É verdade que há um paralelismo entre o batismo e a circuncisão, na medida em que ambos os ritos foram designados por Deus para sinalizar certas promessas ao seu povo em períodos distintos da história. Não se pode esquecer, todavia, a assimetria estabelecida no Novo Testamento, segundo a qual a circuncisão é tratada como uma figura da regeneração e, o batismo, como sinal da nova aliança, aplicado àqueles que receberam “a circuncisão de Cristo”: “Nele, também fostes circuncidados, não por intermédio de mãos, mas no despojamento do corpo da carne, que é a circuncisão de Cristo, tendo sido sepultados, juntamente com ele, no batismo, no qual igualmente fostes ressuscitados mediante a fé no poder de Deus que o ressuscitou dentre os mortos” (Cl 2.11, 12; cf. Gl 6.15; Fp 3.2, 3).

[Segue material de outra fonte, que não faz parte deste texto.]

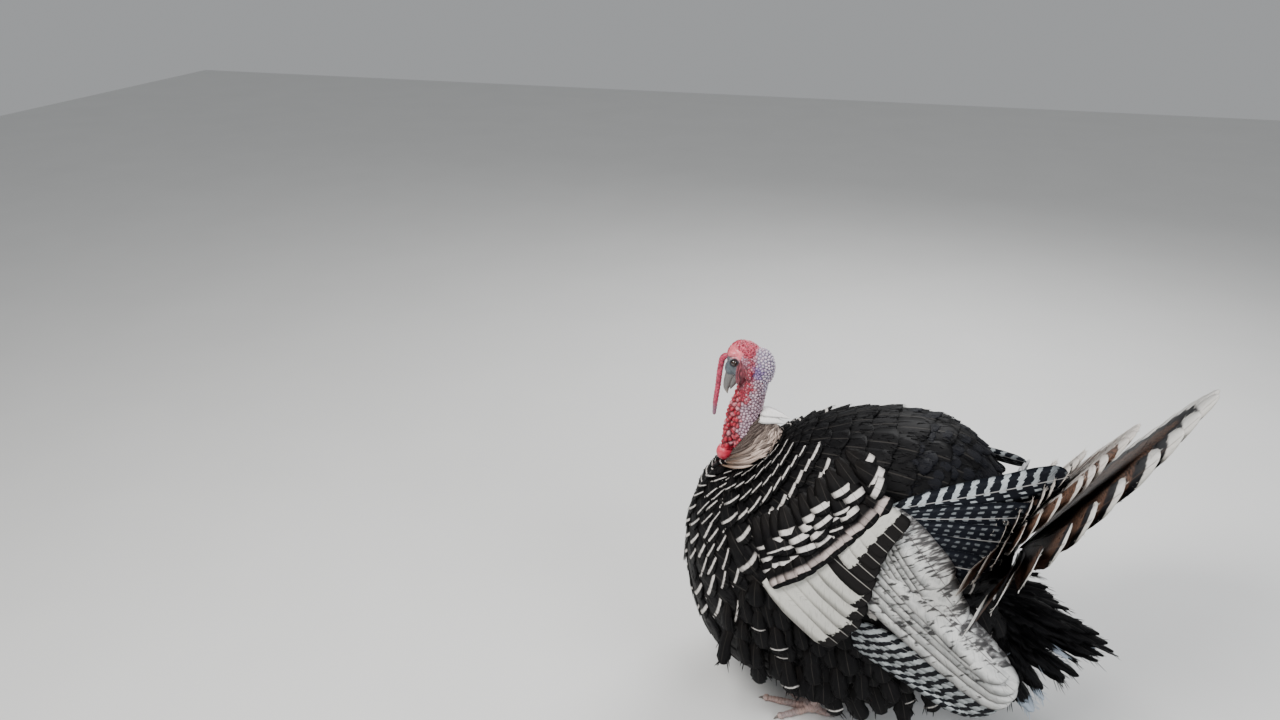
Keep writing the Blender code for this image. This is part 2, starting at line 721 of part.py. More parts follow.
def neck_place(share, turn):
    """A place on the neck's skin; turn 0 faces the breast."""
    centre = along_line(NECK_PATH, share)
    radius = along_line([(r, 0, 0) for r in NECK_RADII], share).x
    return centre + Vector((-math.cos(turn), math.sin(turn), 0)) * radius


def neck_tube():
    """The bare neck's plain tube."""
    radii = [place.x for place in spread_out([(r, 0, 0) for r in NECK_RADII], NECK_RINGS)]
    return tube("neck", spread_out(NECK_PATH, NECK_RINGS), radii, 16)


def neck_knobs():
    """Large red caruncles down the front of the neck, small knobs round its sides and back."""
    knobs = []
    for row in range(KNOB_ROWS):
        share = KNOB_FIRST + (KNOB_LAST - KNOB_FIRST) * row / (KNOB_ROWS - 1)
        size = KNOB_LARGE * (1.12 - 0.30 * row / (KNOB_ROWS - 1))
        for k in range(KNOBS_FRONT):
            turn = FRONT_STEP * (k - 1) + FRONT_STAGGER * (-1) ** row
            grow = 0.9 + 0.2 * DRAW.random()
            knobs.append(lump(neck_place(share, turn), (size * grow, size * 0.85, size * grow)))
        for k in range(KNOBS_BACK):
            turn = BACK_START + BACK_ARC * (k + 0.5 * (row % 2)) / (KNOBS_BACK - 0.5)
            grow = 0.85 + 0.3 * DRAW.random()
            knobs.append(ball("knob", neck_place(share, turn), (KNOB_SMALL * grow,) * 3, DRAW.random(), 1))
    return knobs


def torus(name, centre, radius, thick, around=10, sides=4):
    """A ring in a plane that faces sideways, along Y."""
    points, faces = [], []
    for i in range(around):
        turn = 2 * math.pi * i / around
        ray = Vector((math.cos(turn), 0, math.sin(turn)))
        for j in range(sides):
            round_turn = 2 * math.pi * j / sides
            spot = centre + ray * (radius + thick * math.cos(round_turn))
            points.append(spot + Vector((0, thick * math.sin(round_turn), 0)))
    for i in range(around):
        for j in range(sides):
            a, b = i * sides, ((i + 1) % around) * sides
            k = (j + 1) % sides
            faces.append((a + j, a + k, b + k, b + j))
    return new_object(name, points, faces)


def skull_place(forward, rise, sign):
    """A place on the skull's side, from distances ahead of and above its centre, along its own axes."""
    along = Vector((-math.cos(HEAD_PITCH), 0, -math.sin(HEAD_PITCH)))
    top = Vector((-math.sin(HEAD_PITCH), 0, math.cos(HEAD_PITCH)))
    rest = 1 - (forward / HEAD_RADII[0]) ** 2 - (rise / HEAD_RADII[2]) ** 2
    out = HEAD_RADII[1] * math.sqrt(max(rest, 0.0))
    return HEAD_CENTRE + along * forward + top * rise + Vector((0, sign * out, 0))


def skull():
    """The skull's ellipsoid, in rings across its length."""
    turn = Matrix.Translation(HEAD_CENTRE) @ Matrix.Rotation(math.pi - HEAD_PITCH + math.pi / 2, 4, "Y")
    place = turn @ Matrix.Diagonal((HEAD_RADII[2], HEAD_RADII[1], HEAD_RADII[0], 1.0))
    sphere = bmesh.ops.create_uvsphere
    return primitive("skull", place, sphere, u_segments=16, v_segments=10, radius=1.0)


def oval_place(centre, reach, lift, sign):
    """A place on an oval round a centre, raised by an angle, in the middle or to one side."""
    ahead, aside, above = reach
    return centre + Vector((ahead * math.cos(lift), sign * aside, above * math.sin(lift)))


def crown_and_nape():
    """Lumps over the crown and knobs down the nape, three abreast."""
    made = []
    for k in range(CROWN_LUMPS):
        lift = math.radians(CROWN_START + CROWN_STEP * k)
        ahead, aside, above = CROWN_REACH
        for sign in (-1, 0, 1):
            spot = oval_place(HEAD_CENTRE, (-ahead, aside, above), lift, sign)
            made.append(ball("lump", spot, CROWN_LUMP, DRAW.random(), 1))
    for k in range(NAPE_KNOBS):
        lift = math.radians(NAPE_START + NAPE_ARC * k / (NAPE_KNOBS - 1))
        behind, aside, above = NAPE_REACH
        for sign in (-1, 0, 1):
            share = NAPE_SIDE_SHARE if sign else 1.0
            spot = oval_place(NAPE_CENTRE, (behind * share, aside, above), lift, sign)
            made.append(ball("knob", spot, (KNOB_SMALL,) * 3, DRAW.random(), 1))
    return made


def brow(sign):
    """The ridge over one eye."""
    ahead, above = BROW_START
    line = [skull_place(ahead + BROW_STEP * k, above - BROW_BEND * k * k, sign * 0.8) for k in range(4)]
    return tube("brow", line, BROW_RADII, 5)


def cheek_fold(k, sign):
    """One of the folds that run forwards under one eye."""
    ahead, above = FOLD_START
    level = above - FOLD_APART * k
    line = [skull_place(ahead + FOLD_STEP * s, level - FOLD_DROP * s, sign) for s in range(4)]
    return tube("fold", line, FOLD_RADII, 4)


def head_pieces():
    """The pieces of the bare head: skull, puffed nape and crown, brows, cheek folds and lids."""
    extras = [skull(), ball("nape", NAPE_CENTRE, NAPE_RADII, math.radians(12), 2)]
    extras += crown_and_nape()
    for sign in (-1, 1):
        eye = Vector((EYE_CENTRE.x, -sign * EYE_CENTRE.y, EYE_CENTRE.z))
        extras.append(torus("lid", eye + Vector((0, sign * LID_OUT, 0)), LID_RADIUS, LID_THICK))
        extras.append(brow(sign))
        extras += [cheek_fold(k, sign) for k in range(CHEEK_FOLDS)]
    return extras


def build_eyes():
    eyes = []
    for side, sign in (("left", 1), ("right", -1)):
        place = Vector((EYE_CENTRE.x, sign * EYE_CENTRE.y, EYE_CENTRE.z))
        eyes.append(ball("eye_" + side, place, (EYE_RADIUS,) * 3))
    return eyes


def upper_beak(along, mouth, under):
    """The upper half of the beak, bowed along its ridge, with a nostril on each side."""
    bowed = [BEAK_ROOT.lerp(BEAK_TIP, share) + BEAK_BOW for share in BEAK_SHARES]
    path = [BEAK_ROOT - along * BEAK_SUNK, BEAK_ROOT, *bowed, BEAK_TIP]
    upper = tube("beak_upper", path, BEAK_RADII, 14, BEAK_NARROW)
    behind = half_space(mouth, under)
    cut(upper, "DIFFERENCE", behind)
    remove(behind)
    for sign in (-1, 1):
        place = BEAK_ROOT + along * NOSTRIL_ALONG + Vector((-NOSTRIL_FORWARD, sign * NOSTRIL_SIDE, 0))
        pit = ball("pit", place, NOSTRIL_RADII, NOSTRIL_TILT, 1)
        cut(upper, "DIFFERENCE", pit)
        remove(pit)
    return upper


def lower_beak(along, mouth, under):
    """The lower half of the beak, flat along the line of the mouth."""
    base = mouth + under * LOWER_DROP
    path = [base + along * reach for reach in LOWER_REACH]
    lower = tube("beak_lower", path, LOWER_RADII, 12, LOWER_NARROW)
    front = half_space(mouth + under * GAP, -under)
    cut(lower, "DIFFERENCE", front)
    remove(front)
    return lower


def build_beak():
    """Both halves of the beak, parted along the line of the mouth."""
    along = (BEAK_TIP - BEAK_ROOT).normalized()
    under = Vector((-along.z, 0, along.x))
    mouth = BEAK_ROOT + under * MOUTH_DROP
    return upper_beak(along, mouth, under), lower_beak(along, mouth, under)


def toe_scutes(foot, ahead, length):
    """The plates along the top of one toe."""
    plates = []
    for k in range(1, int(length / TOE_SCUTE) - 1):
        spot = foot + ahead * TOE_SCUTE * (k + 1)
        level = TOE_SCUTE_LEVEL - TOE_SCUTE_FALL * k
        plates.append(ball("scute", Vector((spot.x, spot.y, level)), TOE_SCUTE_RADII, 0.0, 1))
    return plates


def toe(foot, ahead, length):
    """One toe flat on the ground, with raised scutes along its top, and its claw."""
    tip = foot + ahead * length
    places = [foot.lerp(tip, share) for share in TOE_SHARES]
    path = [Vector((p.x, p.y, z)) for p, z in zip(places, TOE_LEVELS)]
    pieces = [tube("toe", path, TOE_RADII, 8)] + toe_scutes(foot, ahead, length)
    ground = Vector((tip.x, tip.y, 0))
    claw_path = [ground + ahead * along + Vector((0, 0, up)) for along, up in CLAW_LINE]
    return pieces, tube("claw", claw_path, CLAW_RADII, 6)


def build_foot(side, shank):
    """Four toes spread from a pad, flat underneath, and their claws."""
    foot, out = FOOT[side], -1 if side == "left" else 1
    floor = half_space(Vector((0, 0, 0)), Vector((0, 0, -1)))
    pieces, claws = [], []
    for name, length, heading in TOES:
        turn = math.radians(heading) * out
        made, claw = toe(foot, Vector((-math.cos(turn), math.sin(turn), 0)), length)
        pieces += made
        claw.name = "claw_%s_%s" % (name, side)
        cut(claw, "DIFFERENCE", floor)
        claws.append(claw)
    body = fuse(ball("foot_" + side, foot, FOOT_PAD, 0.0, 1), pieces)
    thin_out(body, FOOT_KEPT)
    cut(body, "DIFFERENCE", floor)
    remove(floor)
    make_room(body, [shank] + claws)


def build_leg(side, body):
    """A drumstick let into the belly, and a scaled shank with its spur down to the foot."""
    knee, hock, foot = KNEE[side], HOCK[side], FOOT[side]
    out = -1 if side == "left" else 1
    ankle = foot + ANKLE_OFF
    thigh = tube("thigh_" + side, spread_out((knee, hock), len(THIGH_RADII)), THIGH_RADII, 10)
    line = [hock.lerp(knee, 0.20), hock, hock.lerp(ankle, 0.5), ankle]
    shank = tube("shank_" + side, line, SHANK_RADII, 10, 0.9)
    places = [hock.lerp(ankle, share) + SCUTE_OFF for share in SHANK_SCUTES]
    room = link("room", shank.data.copy())
    fuse(shank, [ball("scute", place, SCUTE_RADII, SCUTE_TILT, 1) for place in places])
    root = hock.lerp(ankle, SPUR_SHARE)
    back = Vector((1.0, 0.25 * -out, 0.15)).normalized()
    spur = tube("spur_" + side, [root + back * reach for reach in SPUR_REACH], SPUR_RADII, 6)
    make_room(shank, [spur])
    make_room(body, [thigh, room])
    make_room(thigh, [room])
    build_foot(side, room)
    remove(room)


def build_head(body):
    """Head and neck are modelled as one and parted by a thin cut across the throat."""
    neck = neck_tube()
    eyes, beak = build_eyes(), build_beak()
    snood = tube("snood", SNOOD_PATH, SNOOD_RADII)
    bulb = ball("throat_bulb", BULB_CENTRE, (BULB_RADIUS,) * 3)
    make_room(body, [neck, bulb])
    fuse(neck, neck_knobs() + head_pieces())
    thin_out(neck, HEAD_KEPT)
    head = link("head", neck.data.copy())
    upper = half_space(THROAT_CUT, (0, 0, 1))
    lower = half_space(THROAT_CUT - Vector((0, 0, GAP)), (0, 0, -1))
    cut(head, "INTERSECT", upper)
    cut(neck, "INTERSECT", lower)
    remove(upper, lower)
    make_room(head, eyes + [snood, *beak])
    make_room(neck, [bulb, beak[1]])


def build_beard():
    """A tuft of stiff, tapered locks that hangs in the cleft of the breast."""
    beard = ball("beard", BEARD_ROOT, BEARD_BASE)
    locks = []
    for k in range(BEARD_LOCKS):
        aside = BEARD_SPREAD * (2 * k / (BEARD_LOCKS - 1) - 1)
        turn = (-1) ** k
        tip = BEARD_TIP + Vector((LOCK_SWAY * turn, aside, LOCK_STEP * (k % 3)))
        middle = BEARD_ROOT.lerp(tip, 0.5) + Vector((LOCK_BOW_SWAY * turn - LOCK_BOW, aside * 0.25, 0))
        locks.append(tube("lock", [BEARD_ROOT, middle, tip], LOCK_RADII, 5))
    return fuse(beard, locks)


def paint(obj):
    """Gives a part its material, by the first words of its name."""
    key = next(key for key in sorted(FINISHES, key=len, reverse=True) if obj.name.startswith(key))
    colour, roughness = FINISHES[key]
    made = bpy.data.materials.new(obj.name)
    made.use_nodes = True
    shader = made.node_tree.nodes["Principled BSDF"]
    shader.inputs["Base Color"].default_value = (*colour, 1.0)
    shader.inputs["Roughness"].default_value = roughness
    obj.data.materials.clear()
    obj.data.materials.append(made)


def settle():
    """Puts the middle of the bird's box over the origin, and finishes each part."""
    objects = list(bpy.context.scene.objects)
    spots = [v.co for obj in objects for v in obj.data.vertices]
    middle = [(min(p[i] for p in spots) + max(p[i] for p in spots)) / 2 for i in range(2)]
    for obj in objects:
        obj.data.transform(Matrix.Translation((-middle[0], -middle[1], 0)))
        obj.data.shade_smooth()
        obj.data.set_sharp_from_angle(angle=math.radians(40))
        paint(obj)


def build():
    clear_scene()
    body = body_shape()
    undertail = build_undertail()
    build_head(body)
    build_tail(body, undertail)
    make_room(body, [undertail, build_beard()])
    build_wings(body)
    for side in ("left", "right"):
        build_leg(side, body)
    merge_flat(body)
    settle()


build()
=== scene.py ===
# %% [markdown]
# A turkey tom in strut, life size, as a museum would show it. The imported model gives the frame, and
# this lesson dresses it: one bare skin for head, neck and body, feathers as real meshes laid in the
# order they grow on a bird, and procedural finishes that follow each feather's own length.

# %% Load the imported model
import math

import bpy
import numpy as np
from mathutils import Matrix, Vector, noise
from mathutils.bvhtree import BVHTree
from mathutils.kdtree import KDTree


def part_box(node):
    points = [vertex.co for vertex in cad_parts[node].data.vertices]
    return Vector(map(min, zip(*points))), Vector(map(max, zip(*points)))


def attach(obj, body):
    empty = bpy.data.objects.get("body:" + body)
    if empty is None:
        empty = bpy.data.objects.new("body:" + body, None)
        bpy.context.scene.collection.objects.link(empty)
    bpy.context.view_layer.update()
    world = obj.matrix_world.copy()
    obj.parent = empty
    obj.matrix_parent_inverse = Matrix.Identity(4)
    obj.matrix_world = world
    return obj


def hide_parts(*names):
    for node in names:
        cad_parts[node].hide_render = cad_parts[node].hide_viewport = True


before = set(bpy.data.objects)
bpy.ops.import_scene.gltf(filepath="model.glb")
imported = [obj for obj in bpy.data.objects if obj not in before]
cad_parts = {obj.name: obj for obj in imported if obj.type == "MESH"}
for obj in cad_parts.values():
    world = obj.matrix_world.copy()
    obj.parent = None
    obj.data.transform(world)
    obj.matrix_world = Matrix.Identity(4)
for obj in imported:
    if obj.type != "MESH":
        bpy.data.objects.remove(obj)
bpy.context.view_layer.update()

print("packed model:", len(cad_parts), "nodes")

# %% [markdown]
# The bird was modelled with its head towards -X and its left side towards -Y, and was then centred.
# The left eye is a small ball, so the middle of its box shows how far everything was moved.

# %% Find the bird's own frame
EYE = Vector((-0.262, -0.0225, 0.714))
EYE_RADIUS = 0.0065
low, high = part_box("eye_left")
SHIFT = (low + high) / 2 - EYE
RNG = np.random.default_rng(7)
print("moved by", [round(x, 4) for x in SHIFT])

# %% [markdown]
# The photograph was taken from standing height: the camera is about 1.5 m up, looks down by 24.5
# degrees, and the bird stands right of and below the middle of the frame.

# %% Place the camera, the floor and the soft light
CAMERA_AT = Vector((0.025, -1.721, 1.50))
LOOK_DOWN = math.radians(24.5)
LOOK_ASIDE = math.radians(15.5)
LENS_MM = 28.125
SENSOR_MM = 36.0
SKY = (0.86, 0.88, 0.90, 1)
SKY_STRENGTH = 0.42
FLOOR_SIZE = 14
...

Note-se que o “batismo” e a “circuncisão de Cristo” se relacionam como o sinal e a coisa significada, de modo que Paulo pode dizer que ao serem batizados (o sinal) os crentes foram circuncidados (a realidade sinalizada), isto é, que o “batismo” indica que a “circuncisão de Cristo” ocorreu. O batismo, pois, como sinal da nova aliança, indica que o batizando foi regenerado e é, portanto, membro do povo do pacto.
Conclusão
A partir do que foi dito, é possível chegarmos às seguintes conclusões:
- Primeiro, o sinal da circuncisão estabelecia que bênçãos transitórias (assim como a maldição da lei) alcançavam a descendência do patriarca Abraão, só por esse fato, razão pela qual era aplicado a todo o macho recém-nascido;
- Segundo, que Deus continua lidando com famílias na nova aliança e que o aspecto corporativo do Antigo Testamento não foi abandonado, razão pela qual os crentes da nova aliança têm razões robustas para nutrir a firme expectativa de que seus filhos são ou se tornarão filhos de Deus;
- Terceiro, que isso não significa, como no Antigo Testamento não significava, que filhos de crentes são, por esse fato, crentes, como se houvesse uma promessa a garantir que os nossos filhos todos sejam ou venham a ser necessariamente filhos de Deus;
- Quarto, o sinal da nova aliança é o batismo, que indica que houve “a circuncisão de Cristo”, a ser aplicado aos crentes professantes.